• **Written instruction**: Restate word for word the lines that begin the listing and end with the line holding "outer_cut_lean = 2; // [0:0.5:4]".

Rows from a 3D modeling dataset

* Begin *

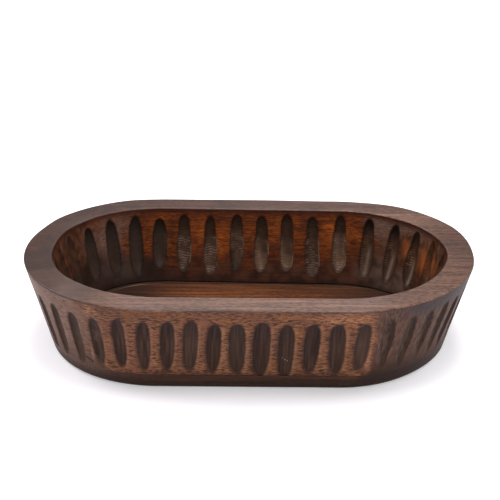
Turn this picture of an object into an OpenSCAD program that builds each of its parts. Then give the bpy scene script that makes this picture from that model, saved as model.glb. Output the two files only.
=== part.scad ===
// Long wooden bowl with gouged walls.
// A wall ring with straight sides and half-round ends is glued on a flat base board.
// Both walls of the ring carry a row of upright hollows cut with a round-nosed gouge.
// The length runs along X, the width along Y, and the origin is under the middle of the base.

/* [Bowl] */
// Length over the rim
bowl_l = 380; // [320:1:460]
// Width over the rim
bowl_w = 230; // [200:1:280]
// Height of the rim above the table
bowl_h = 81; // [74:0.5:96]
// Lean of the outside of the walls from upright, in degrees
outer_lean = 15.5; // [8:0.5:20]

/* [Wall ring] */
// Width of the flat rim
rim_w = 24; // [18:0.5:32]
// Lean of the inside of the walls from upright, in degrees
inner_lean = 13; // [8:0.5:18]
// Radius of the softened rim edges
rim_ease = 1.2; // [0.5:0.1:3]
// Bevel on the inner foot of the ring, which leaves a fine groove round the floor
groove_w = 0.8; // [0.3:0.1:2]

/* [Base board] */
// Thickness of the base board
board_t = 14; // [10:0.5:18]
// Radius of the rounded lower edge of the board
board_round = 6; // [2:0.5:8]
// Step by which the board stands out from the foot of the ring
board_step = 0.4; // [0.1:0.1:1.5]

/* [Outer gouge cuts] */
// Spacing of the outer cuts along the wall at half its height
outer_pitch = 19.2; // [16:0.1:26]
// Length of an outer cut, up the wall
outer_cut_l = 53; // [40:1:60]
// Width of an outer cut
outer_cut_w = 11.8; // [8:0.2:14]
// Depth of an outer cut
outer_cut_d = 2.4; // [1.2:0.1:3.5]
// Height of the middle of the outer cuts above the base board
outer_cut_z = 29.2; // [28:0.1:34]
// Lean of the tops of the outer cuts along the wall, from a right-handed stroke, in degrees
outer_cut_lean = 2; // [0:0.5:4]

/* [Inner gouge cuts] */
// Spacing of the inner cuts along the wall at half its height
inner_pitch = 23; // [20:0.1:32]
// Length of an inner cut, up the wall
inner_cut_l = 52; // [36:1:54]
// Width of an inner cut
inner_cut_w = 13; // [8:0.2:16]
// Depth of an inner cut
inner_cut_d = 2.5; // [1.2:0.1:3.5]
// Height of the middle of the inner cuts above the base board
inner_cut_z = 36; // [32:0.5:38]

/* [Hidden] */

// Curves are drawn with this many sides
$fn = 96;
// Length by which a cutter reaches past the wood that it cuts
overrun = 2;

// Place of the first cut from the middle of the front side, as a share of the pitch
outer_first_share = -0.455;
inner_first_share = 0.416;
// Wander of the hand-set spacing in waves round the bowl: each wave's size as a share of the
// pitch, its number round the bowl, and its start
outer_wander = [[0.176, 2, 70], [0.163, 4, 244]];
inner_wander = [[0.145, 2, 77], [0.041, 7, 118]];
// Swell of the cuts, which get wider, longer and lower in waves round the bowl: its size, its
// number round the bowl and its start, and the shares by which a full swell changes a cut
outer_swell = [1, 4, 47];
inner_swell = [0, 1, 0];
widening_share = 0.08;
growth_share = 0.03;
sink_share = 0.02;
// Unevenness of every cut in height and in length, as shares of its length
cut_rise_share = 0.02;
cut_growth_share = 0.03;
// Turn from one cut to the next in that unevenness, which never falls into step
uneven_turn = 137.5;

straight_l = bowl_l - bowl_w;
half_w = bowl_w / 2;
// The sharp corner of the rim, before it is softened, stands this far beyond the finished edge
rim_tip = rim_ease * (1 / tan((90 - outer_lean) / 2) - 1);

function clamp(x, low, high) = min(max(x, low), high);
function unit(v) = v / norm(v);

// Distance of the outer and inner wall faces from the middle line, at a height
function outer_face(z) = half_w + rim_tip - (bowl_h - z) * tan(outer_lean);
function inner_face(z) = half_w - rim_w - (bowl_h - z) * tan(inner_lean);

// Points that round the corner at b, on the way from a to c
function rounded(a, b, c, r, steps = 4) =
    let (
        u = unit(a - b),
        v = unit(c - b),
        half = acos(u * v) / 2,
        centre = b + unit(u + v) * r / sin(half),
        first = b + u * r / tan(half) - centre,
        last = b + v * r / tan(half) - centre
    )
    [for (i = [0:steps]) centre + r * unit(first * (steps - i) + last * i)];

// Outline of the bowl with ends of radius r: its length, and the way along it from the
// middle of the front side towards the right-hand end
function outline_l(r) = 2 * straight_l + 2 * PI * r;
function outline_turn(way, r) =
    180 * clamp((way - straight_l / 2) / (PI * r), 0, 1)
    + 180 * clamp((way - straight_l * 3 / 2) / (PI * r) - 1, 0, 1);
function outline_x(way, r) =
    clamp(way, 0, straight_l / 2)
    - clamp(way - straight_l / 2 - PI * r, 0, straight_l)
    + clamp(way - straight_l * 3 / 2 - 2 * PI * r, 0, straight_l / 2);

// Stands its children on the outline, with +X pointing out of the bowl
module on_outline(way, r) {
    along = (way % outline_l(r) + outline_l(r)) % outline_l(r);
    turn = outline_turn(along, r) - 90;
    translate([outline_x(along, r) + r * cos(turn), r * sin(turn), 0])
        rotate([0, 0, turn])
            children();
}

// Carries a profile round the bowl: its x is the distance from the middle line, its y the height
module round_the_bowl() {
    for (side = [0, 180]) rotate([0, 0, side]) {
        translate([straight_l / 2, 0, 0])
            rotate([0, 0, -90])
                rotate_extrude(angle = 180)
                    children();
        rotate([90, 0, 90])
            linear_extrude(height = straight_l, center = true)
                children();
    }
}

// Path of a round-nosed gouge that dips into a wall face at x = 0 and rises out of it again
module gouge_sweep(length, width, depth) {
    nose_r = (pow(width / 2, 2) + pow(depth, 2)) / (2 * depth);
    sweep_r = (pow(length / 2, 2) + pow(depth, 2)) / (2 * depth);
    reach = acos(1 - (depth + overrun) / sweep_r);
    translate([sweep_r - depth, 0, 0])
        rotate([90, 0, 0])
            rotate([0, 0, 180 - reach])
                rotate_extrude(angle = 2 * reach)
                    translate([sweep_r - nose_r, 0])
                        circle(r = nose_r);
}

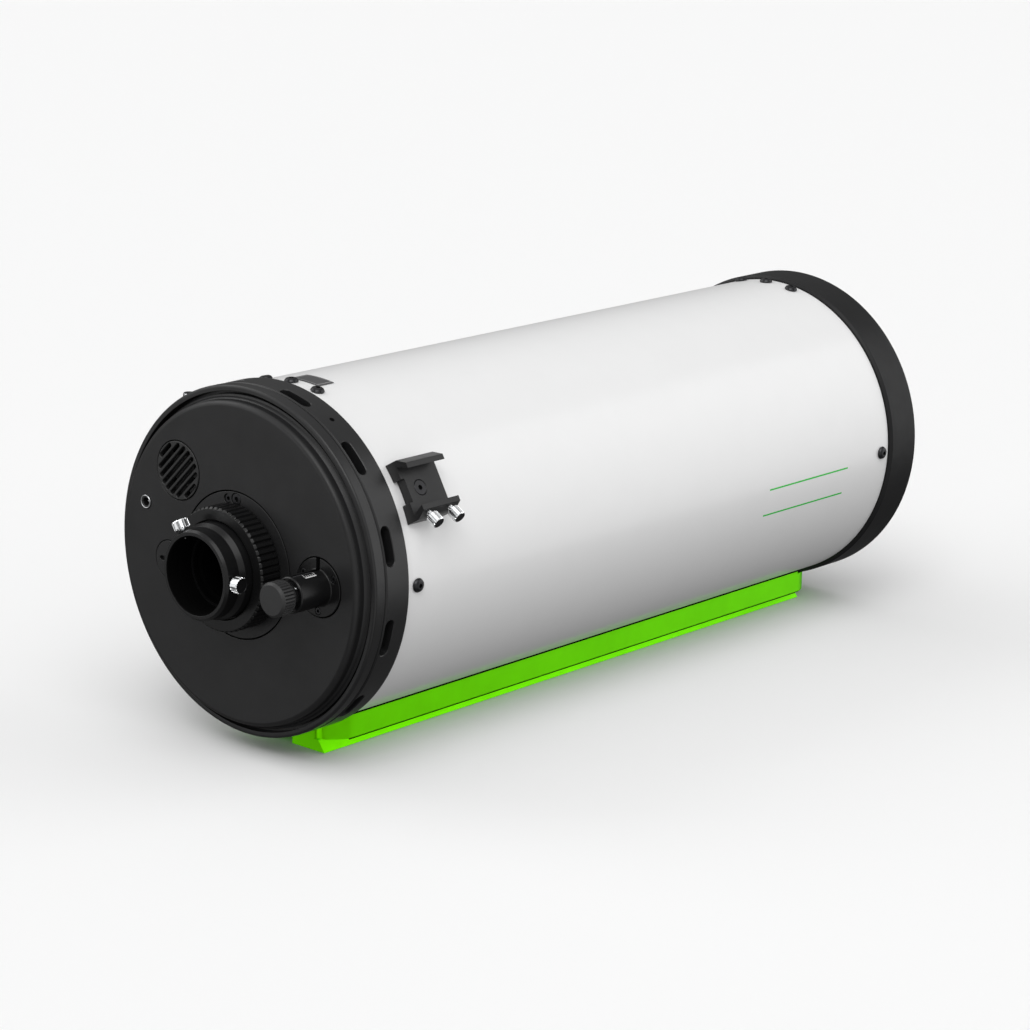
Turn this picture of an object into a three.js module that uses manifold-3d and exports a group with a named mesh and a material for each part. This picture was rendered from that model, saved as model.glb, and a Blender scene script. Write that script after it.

* End *

• **In response**:
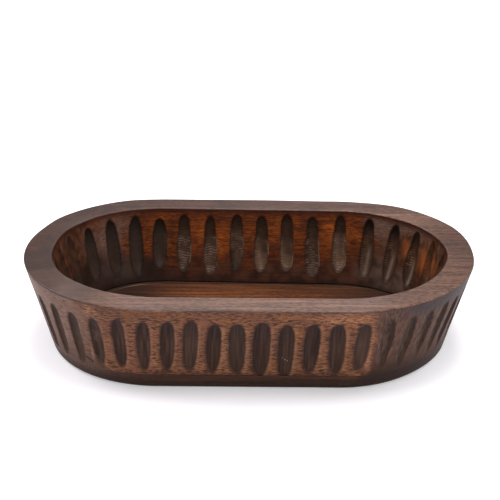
Turn this picture of an object into an OpenSCAD program that builds each of its parts. Then give the bpy scene script that makes this picture from that model, saved as model.glb. Output the two files only.
=== part.scad ===
// Long wooden bowl with gouged walls.
// A wall ring with straight sides and half-round ends is glued on a flat base board.
// Both walls of the ring carry a row of upright hollows cut with a round-nosed gouge.
// The length runs along X, the width along Y, and the origin is under the middle of the base.

/* [Bowl] */
// Length over the rim
bowl_l = 380; // [320:1:460]
// Width over the rim
bowl_w = 230; // [200:1:280]
// Height of the rim above the table
bowl_h = 81; // [74:0.5:96]
// Lean of the outside of the walls from upright, in degrees
outer_lean = 15.5; // [8:0.5:20]

/* [Wall ring] */
// Width of the flat rim
rim_w = 24; // [18:0.5:32]
// Lean of the inside of the walls from upright, in degrees
inner_lean = 13; // [8:0.5:18]
// Radius of the softened rim edges
rim_ease = 1.2; // [0.5:0.1:3]
// Bevel on the inner foot of the ring, which leaves a fine groove round the floor
groove_w = 0.8; // [0.3:0.1:2]

/* [Base board] */
// Thickness of the base board
board_t = 14; // [10:0.5:18]
// Radius of the rounded lower edge of the board
board_round = 6; // [2:0.5:8]
// Step by which the board stands out from the foot of the ring
board_step = 0.4; // [0.1:0.1:1.5]

/* [Outer gouge cuts] */
// Spacing of the outer cuts along the wall at half its height
outer_pitch = 19.2; // [16:0.1:26]
// Length of an outer cut, up the wall
outer_cut_l = 53; // [40:1:60]
// Width of an outer cut
outer_cut_w = 11.8; // [8:0.2:14]
// Depth of an outer cut
outer_cut_d = 2.4; // [1.2:0.1:3.5]
// Height of the middle of the outer cuts above the base board
outer_cut_z = 29.2; // [28:0.1:34]
// Lean of the tops of the outer cuts along the wall, from a right-handed stroke, in degrees
outer_cut_lean = 2; // [0:0.5:4]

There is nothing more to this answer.